◆ DO THIS ◆
Extract from the listing each line in which the word "that" appears.

◆ MATERIAL FOR THIS EXERCISE ◆
-- start --
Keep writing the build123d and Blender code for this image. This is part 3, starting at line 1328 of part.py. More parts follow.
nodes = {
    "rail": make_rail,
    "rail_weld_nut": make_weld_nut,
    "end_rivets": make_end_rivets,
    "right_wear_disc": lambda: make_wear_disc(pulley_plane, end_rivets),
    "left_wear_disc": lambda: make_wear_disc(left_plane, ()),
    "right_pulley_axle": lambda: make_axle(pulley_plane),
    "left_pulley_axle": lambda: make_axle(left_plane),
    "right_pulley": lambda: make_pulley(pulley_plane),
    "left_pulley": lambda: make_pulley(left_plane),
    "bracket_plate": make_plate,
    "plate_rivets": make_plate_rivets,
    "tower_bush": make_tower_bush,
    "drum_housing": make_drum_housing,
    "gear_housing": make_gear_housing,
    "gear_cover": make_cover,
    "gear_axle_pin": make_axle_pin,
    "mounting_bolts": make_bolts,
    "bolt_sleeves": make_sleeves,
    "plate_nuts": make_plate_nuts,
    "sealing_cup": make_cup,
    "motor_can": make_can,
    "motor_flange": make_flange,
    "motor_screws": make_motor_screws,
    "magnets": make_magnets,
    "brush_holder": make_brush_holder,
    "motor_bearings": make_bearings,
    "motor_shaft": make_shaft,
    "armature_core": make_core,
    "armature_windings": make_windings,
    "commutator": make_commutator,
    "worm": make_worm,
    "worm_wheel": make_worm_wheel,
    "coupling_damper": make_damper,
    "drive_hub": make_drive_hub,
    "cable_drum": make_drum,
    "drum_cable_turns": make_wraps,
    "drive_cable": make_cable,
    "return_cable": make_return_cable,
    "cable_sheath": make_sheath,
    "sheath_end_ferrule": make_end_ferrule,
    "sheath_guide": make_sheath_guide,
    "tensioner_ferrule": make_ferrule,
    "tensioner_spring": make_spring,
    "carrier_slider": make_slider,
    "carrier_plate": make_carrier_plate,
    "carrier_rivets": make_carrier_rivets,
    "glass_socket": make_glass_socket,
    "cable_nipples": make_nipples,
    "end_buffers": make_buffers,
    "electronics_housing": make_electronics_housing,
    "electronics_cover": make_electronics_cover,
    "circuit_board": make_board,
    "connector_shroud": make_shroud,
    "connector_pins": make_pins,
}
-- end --
-- start --
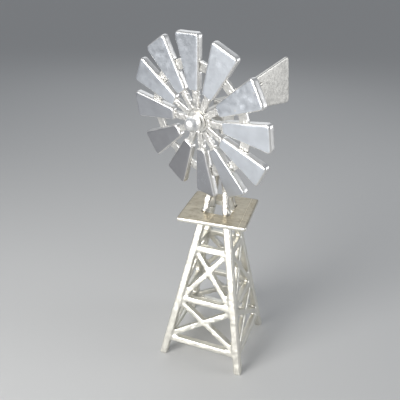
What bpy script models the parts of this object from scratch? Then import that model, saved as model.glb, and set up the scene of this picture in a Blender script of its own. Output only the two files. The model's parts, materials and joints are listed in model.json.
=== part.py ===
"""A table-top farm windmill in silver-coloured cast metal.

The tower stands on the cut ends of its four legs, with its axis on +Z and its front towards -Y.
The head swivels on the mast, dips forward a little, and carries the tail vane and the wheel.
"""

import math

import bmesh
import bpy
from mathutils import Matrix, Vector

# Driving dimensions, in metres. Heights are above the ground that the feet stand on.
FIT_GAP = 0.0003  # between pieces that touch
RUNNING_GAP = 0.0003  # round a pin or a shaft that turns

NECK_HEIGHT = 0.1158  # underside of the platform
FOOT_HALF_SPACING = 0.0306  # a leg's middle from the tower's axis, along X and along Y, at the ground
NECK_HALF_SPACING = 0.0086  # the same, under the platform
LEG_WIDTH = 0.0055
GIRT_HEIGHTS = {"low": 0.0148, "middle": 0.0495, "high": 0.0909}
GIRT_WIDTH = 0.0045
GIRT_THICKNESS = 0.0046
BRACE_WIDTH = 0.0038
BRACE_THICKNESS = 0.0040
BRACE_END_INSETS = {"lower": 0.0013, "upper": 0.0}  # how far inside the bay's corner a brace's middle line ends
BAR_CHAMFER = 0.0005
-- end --
-- start --
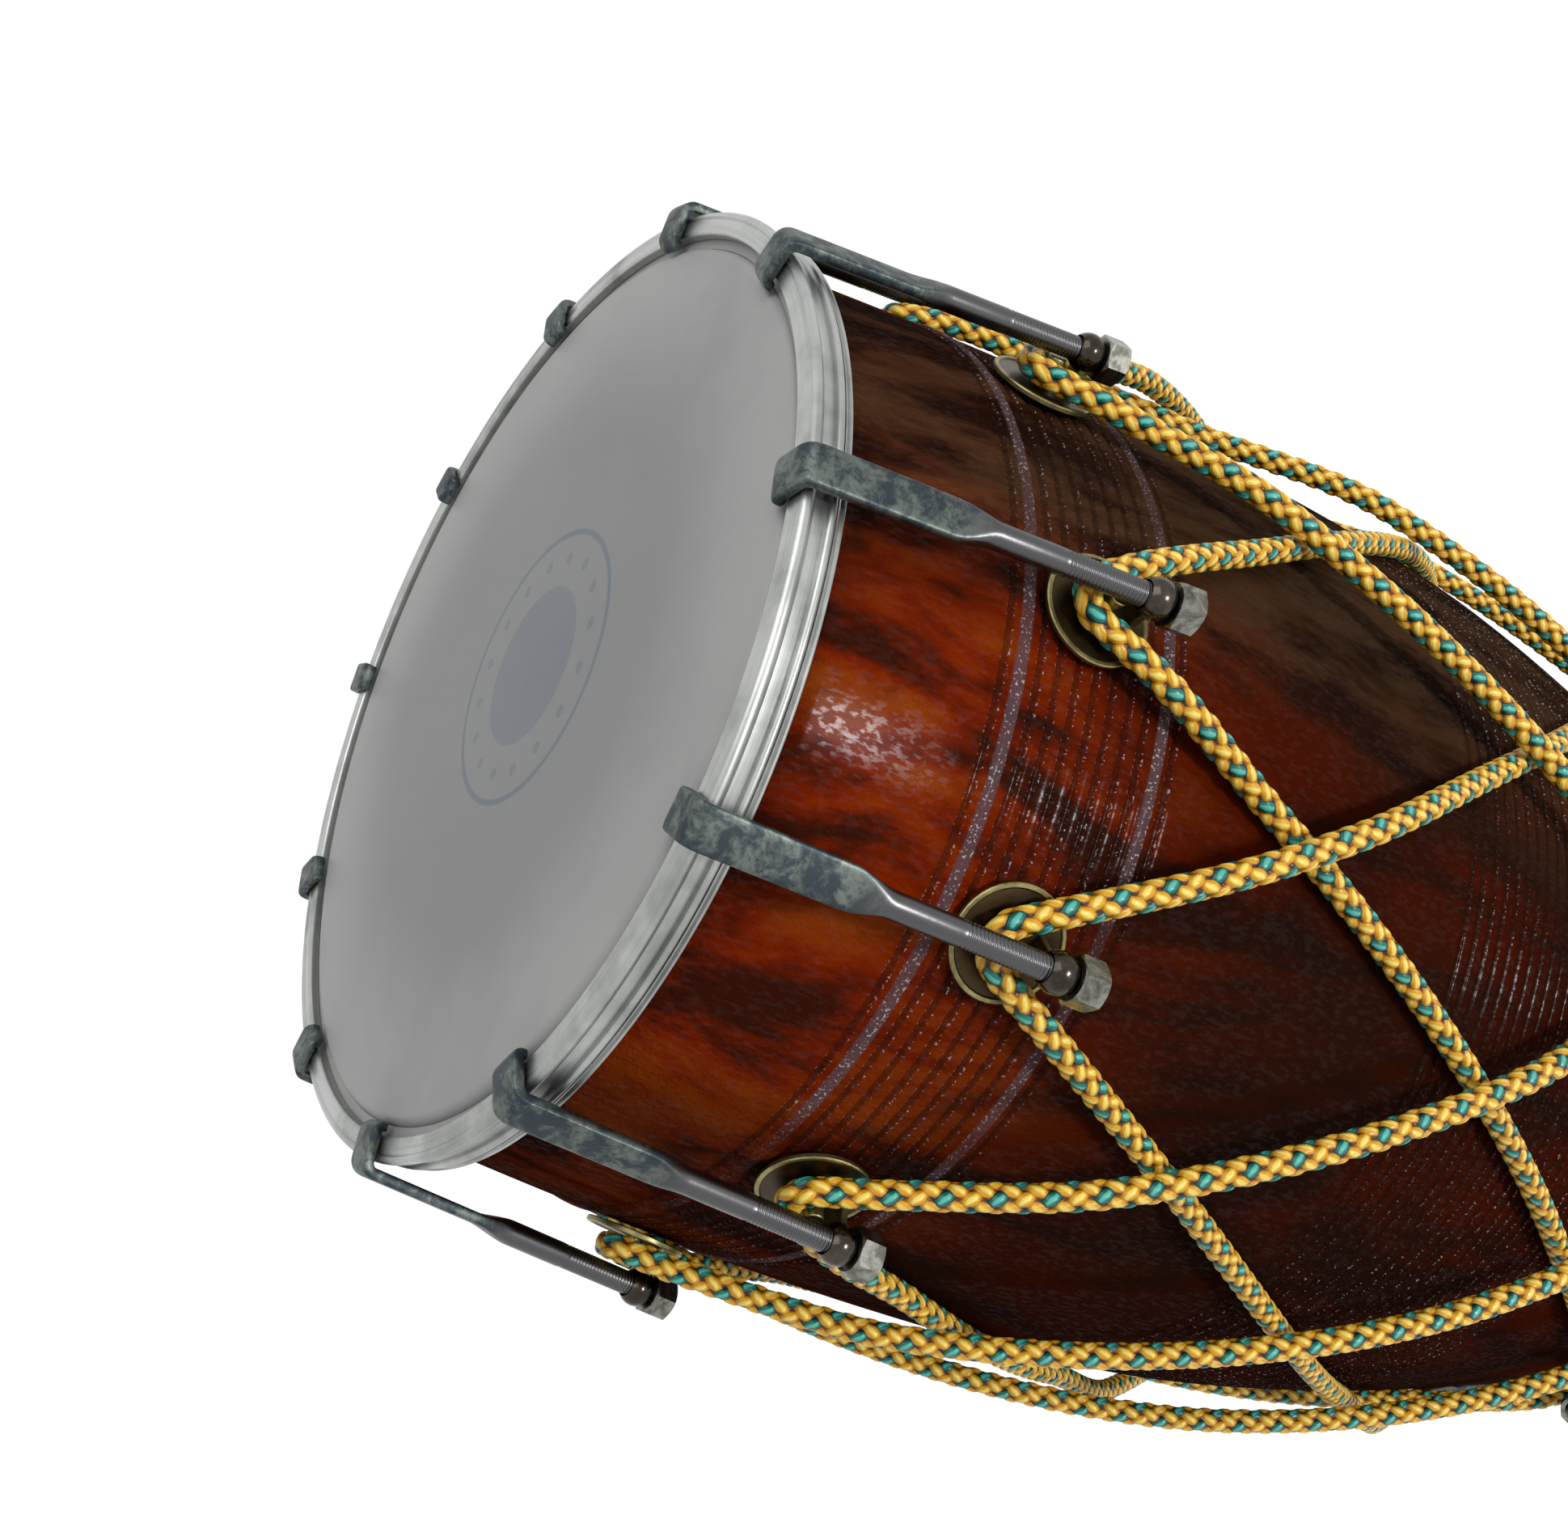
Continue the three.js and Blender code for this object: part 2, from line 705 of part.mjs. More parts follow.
-- end --
◆ SOLUTION FOR THIS TASK ◆
What bpy script models the parts of this object from scratch? Then import that model, saved as model.glb, and set up the scene of this picture in a Blender script of its own. Output only the two files. The model's parts, materials and joints are listed in model.json.
# Driving dimensions, in metres. Heights are above the ground that the feet stand on.
FIT_GAP = 0.0003  # between pieces that touch
RUNNING_GAP = 0.0003  # round a pin or a shaft that turns